TASK STATEMENT.
Each line below is to be written out in full, exactly as shown.

Lines of data:
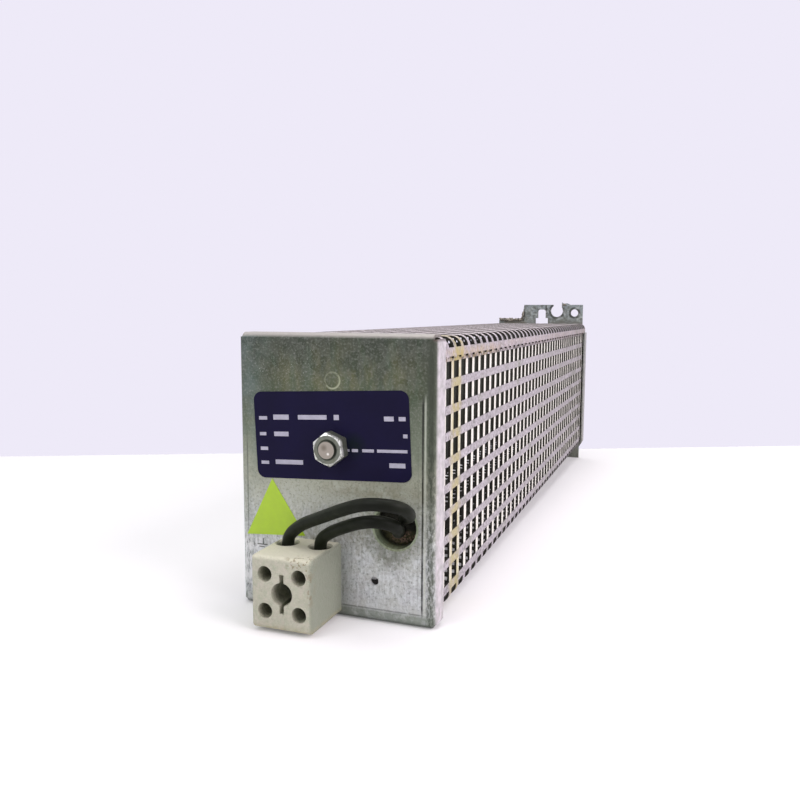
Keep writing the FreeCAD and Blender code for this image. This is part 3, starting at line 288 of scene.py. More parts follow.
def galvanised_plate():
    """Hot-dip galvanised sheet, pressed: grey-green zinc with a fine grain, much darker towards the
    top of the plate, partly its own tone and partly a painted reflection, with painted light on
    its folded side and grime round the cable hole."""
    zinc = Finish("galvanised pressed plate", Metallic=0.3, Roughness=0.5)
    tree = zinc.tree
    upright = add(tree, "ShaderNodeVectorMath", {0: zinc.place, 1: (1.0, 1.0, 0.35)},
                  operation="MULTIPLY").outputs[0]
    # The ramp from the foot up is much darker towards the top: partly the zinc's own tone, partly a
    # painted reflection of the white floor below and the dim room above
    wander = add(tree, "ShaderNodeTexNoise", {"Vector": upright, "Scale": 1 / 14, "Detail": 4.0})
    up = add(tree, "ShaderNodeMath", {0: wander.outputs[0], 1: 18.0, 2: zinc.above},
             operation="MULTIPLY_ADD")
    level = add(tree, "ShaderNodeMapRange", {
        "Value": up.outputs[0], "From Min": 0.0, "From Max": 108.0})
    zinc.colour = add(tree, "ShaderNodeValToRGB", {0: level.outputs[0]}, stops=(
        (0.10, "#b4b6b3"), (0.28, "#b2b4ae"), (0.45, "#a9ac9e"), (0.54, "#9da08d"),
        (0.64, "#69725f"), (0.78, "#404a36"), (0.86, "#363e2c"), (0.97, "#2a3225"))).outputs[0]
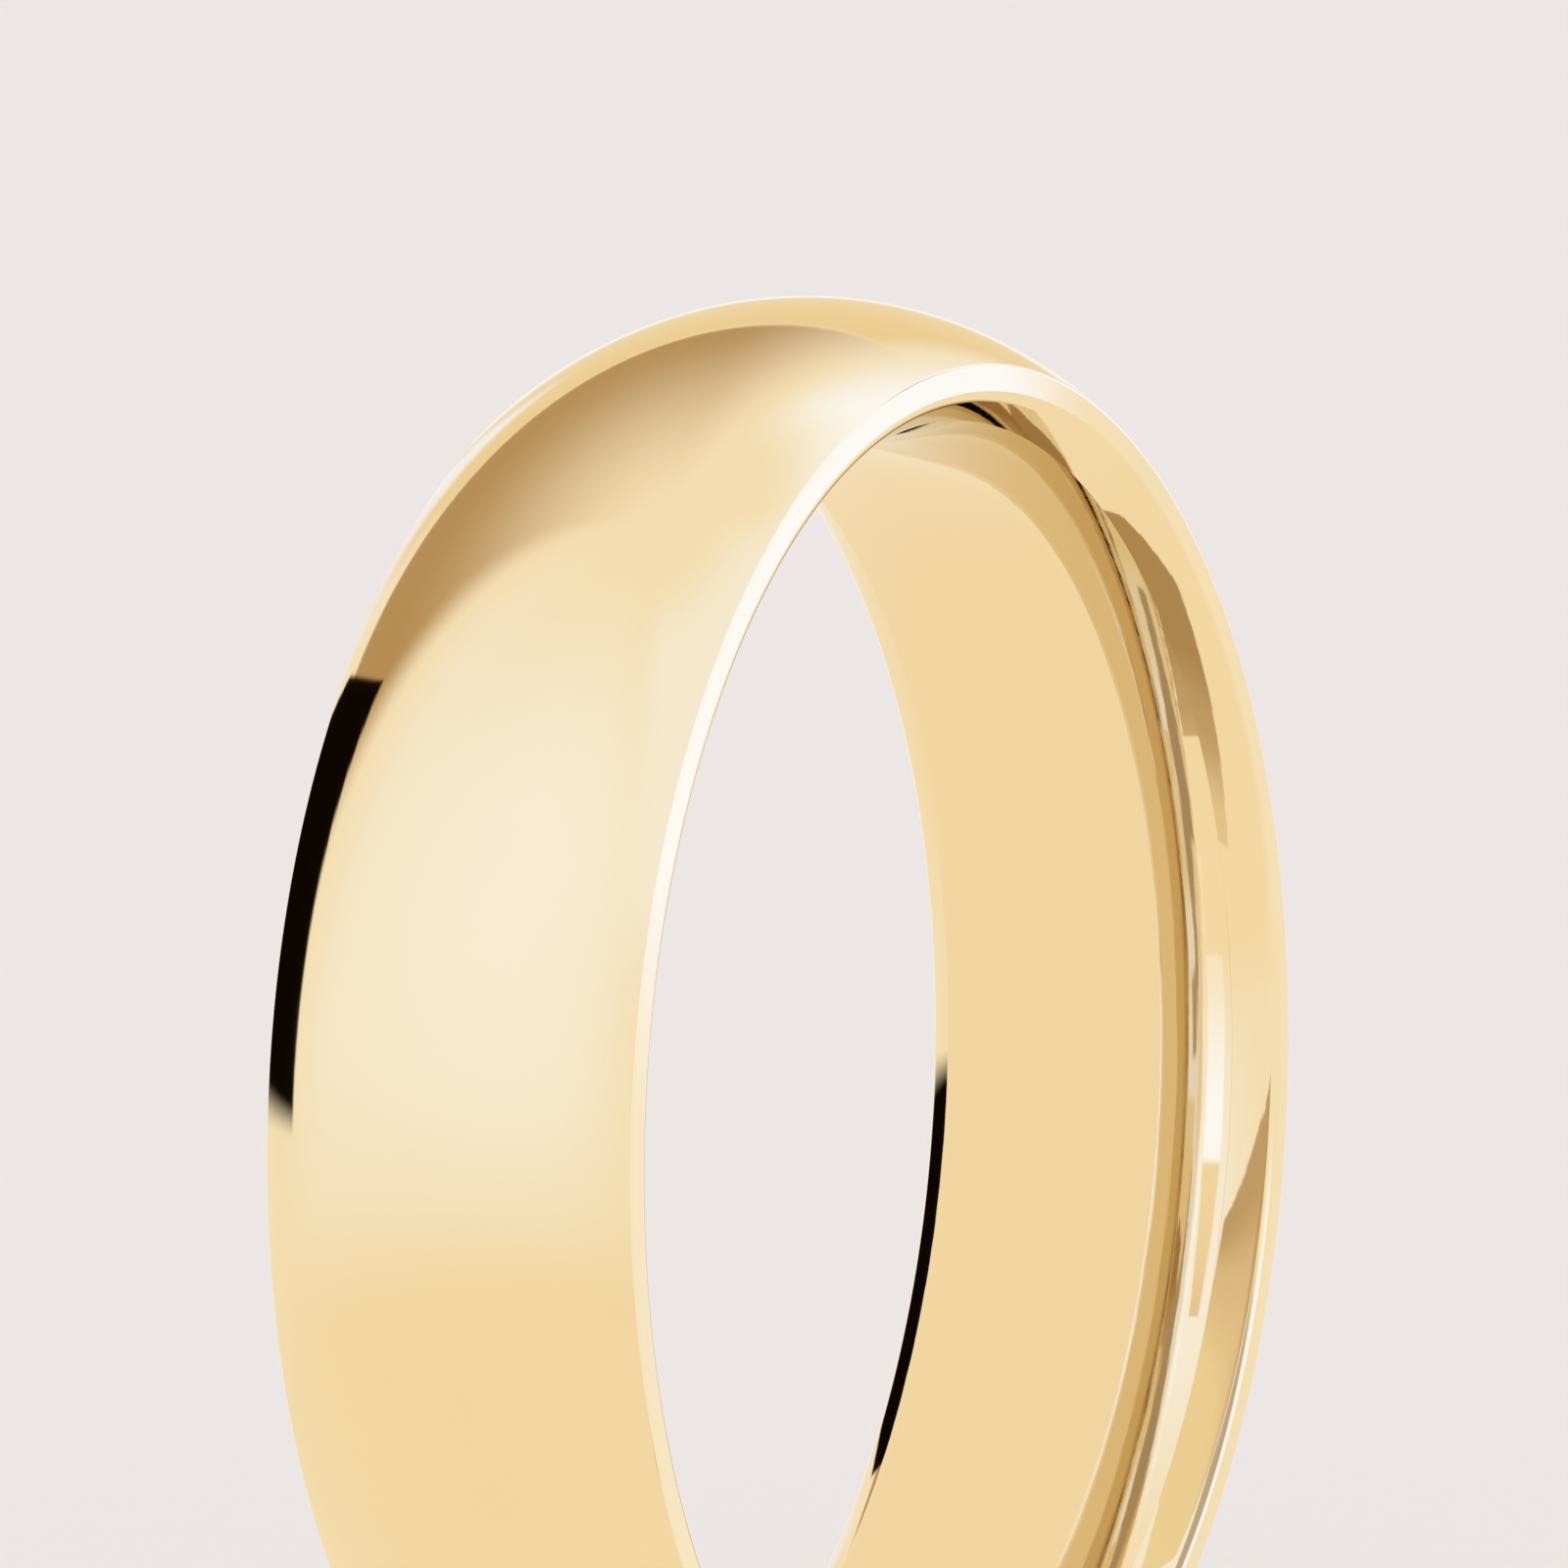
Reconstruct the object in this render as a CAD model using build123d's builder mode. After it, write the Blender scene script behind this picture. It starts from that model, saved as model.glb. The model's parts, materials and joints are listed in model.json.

RESPONSE TO THE TASK.
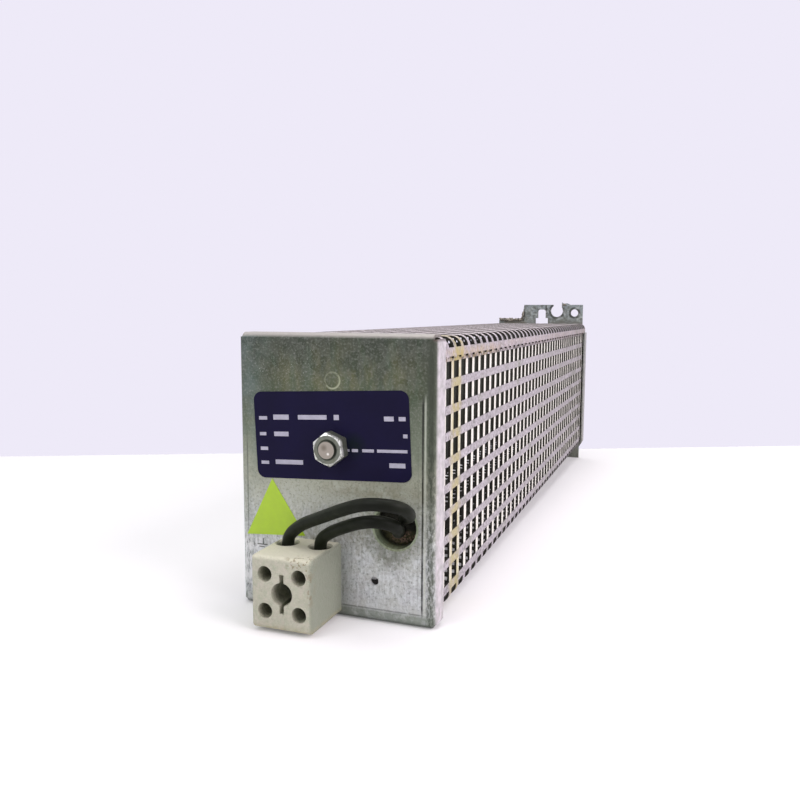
Keep writing the FreeCAD and Blender code for this image. This is part 3, starting at line 288 of scene.py. More parts follow.
def galvanised_plate():
    """Hot-dip galvanised sheet, pressed: grey-green zinc with a fine grain, much darker towards the
    top of the plate, partly its own tone and partly a painted reflection, with painted light on
    its folded side and grime round the cable hole."""
    zinc = Finish("galvanised pressed plate", Metallic=0.3, Roughness=0.5)
    tree = zinc.tree
    upright = add(tree, "ShaderNodeVectorMath", {0: zinc.place, 1: (1.0, 1.0, 0.35)},
                  operation="MULTIPLY").outputs[0]
    # The ramp from the foot up is much darker towards the top: partly the zinc's own tone, partly a
    # painted reflection of the white floor below and the dim room above
    wander = add(tree, "ShaderNodeTexNoise", {"Vector": upright, "Scale": 1 / 14, "Detail": 4.0})
    up = add(tree, "ShaderNodeMath", {0: wander.outputs[0], 1: 18.0, 2: zinc.above},
             operation="MULTIPLY_ADD")
    level = add(tree, "ShaderNodeMapRange", {
        "Value": up.outputs[0], "From Min": 0.0, "From Max": 108.0})
    zinc.colour = add(tree, "ShaderNodeValToRGB", {0: level.outputs[0]}, stops=(
        (0.10, "#b4b6b3"), (0.28, "#b2b4ae"), (0.45, "#a9ac9e"), (0.54, "#9da08d"),
        (0.64, "#69725f"), (0.78, "#404a36"), (0.86, "#363e2c"), (0.97, "#2a3225"))).outputs[0]
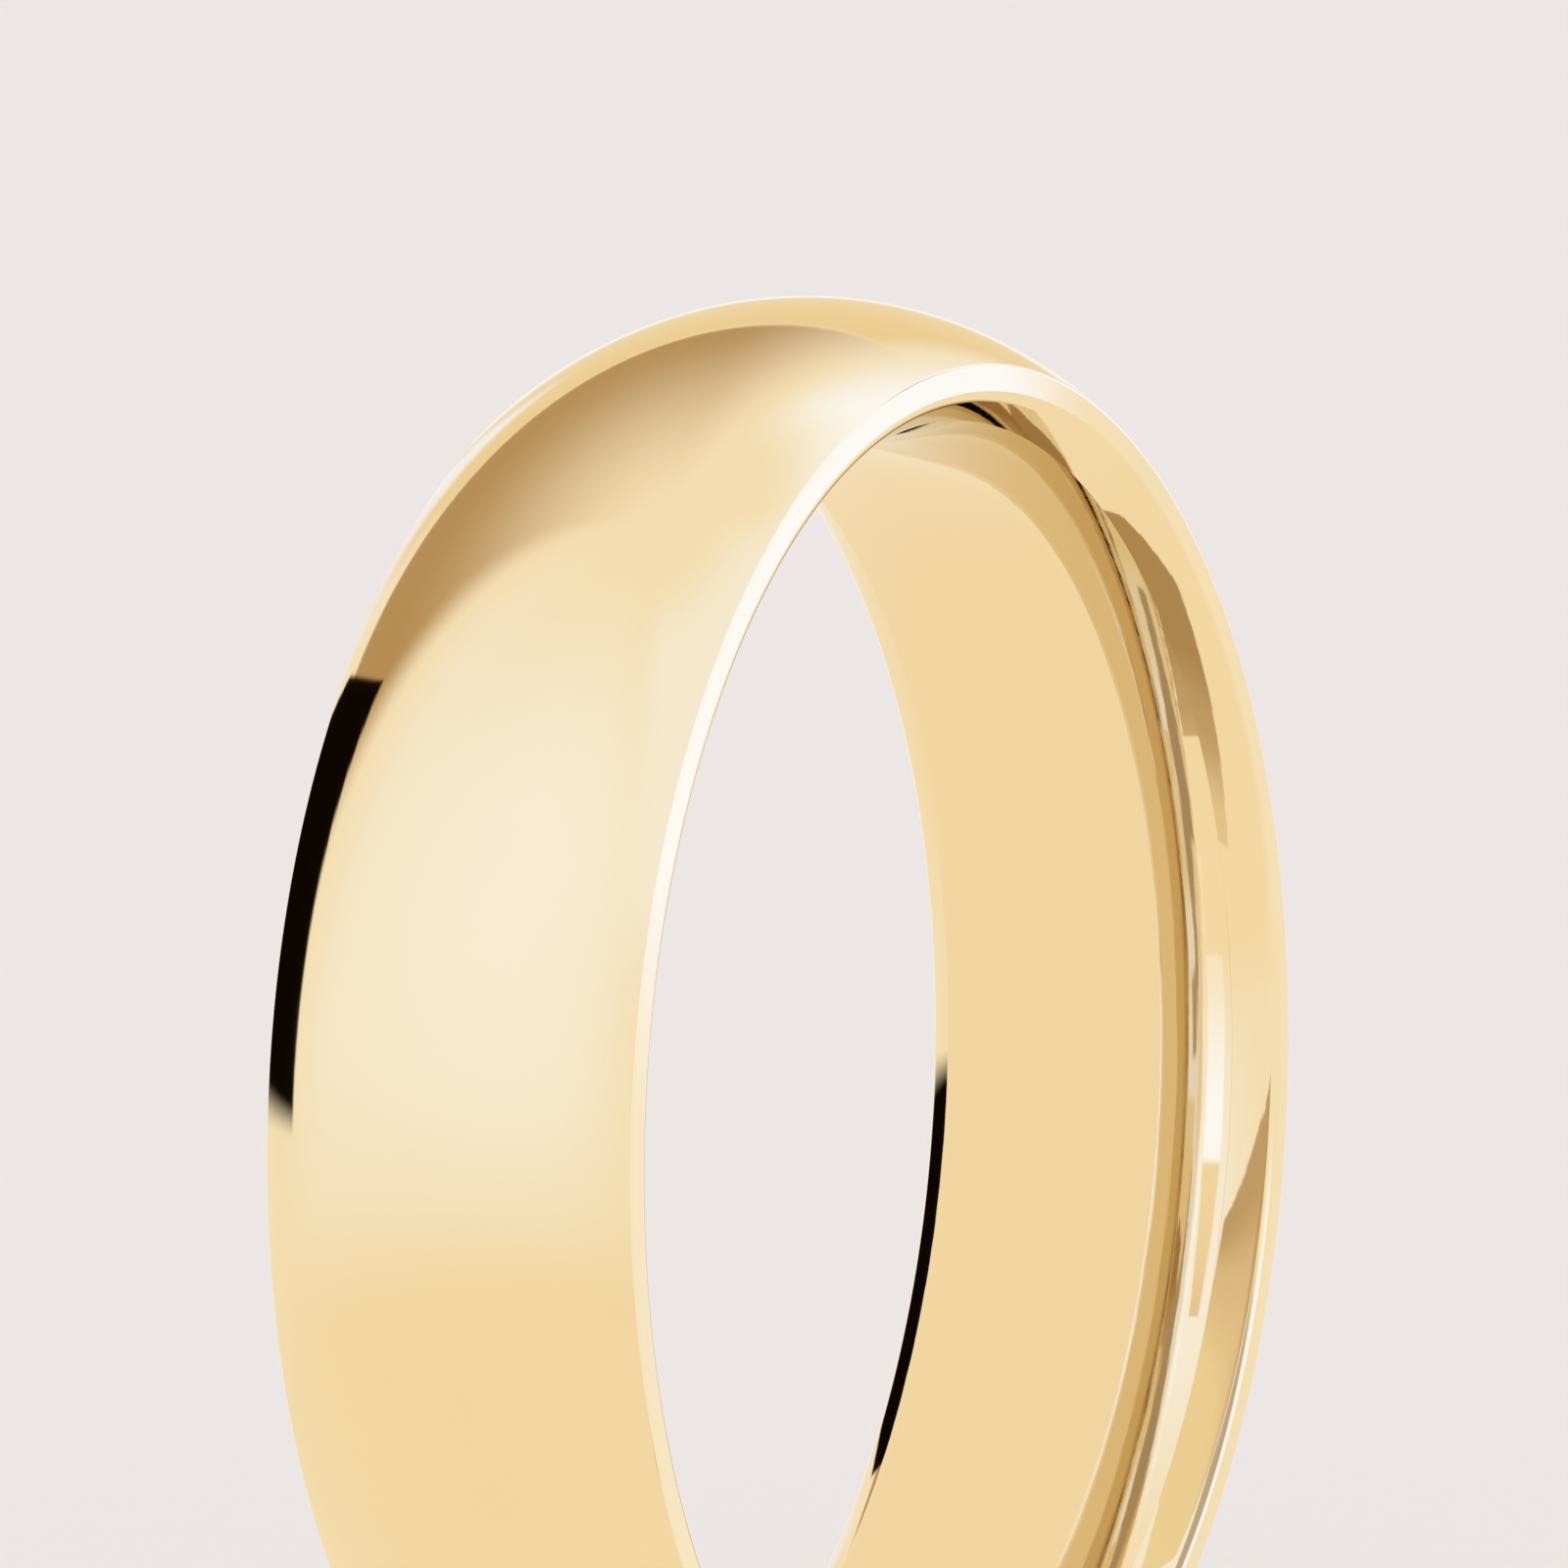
Reconstruct the object in this render as a CAD model using build123d's builder mode. After it, write the Blender scene script behind this picture. It starts from that model, saved as model.glb. The model's parts, materials and joints are listed in model.json.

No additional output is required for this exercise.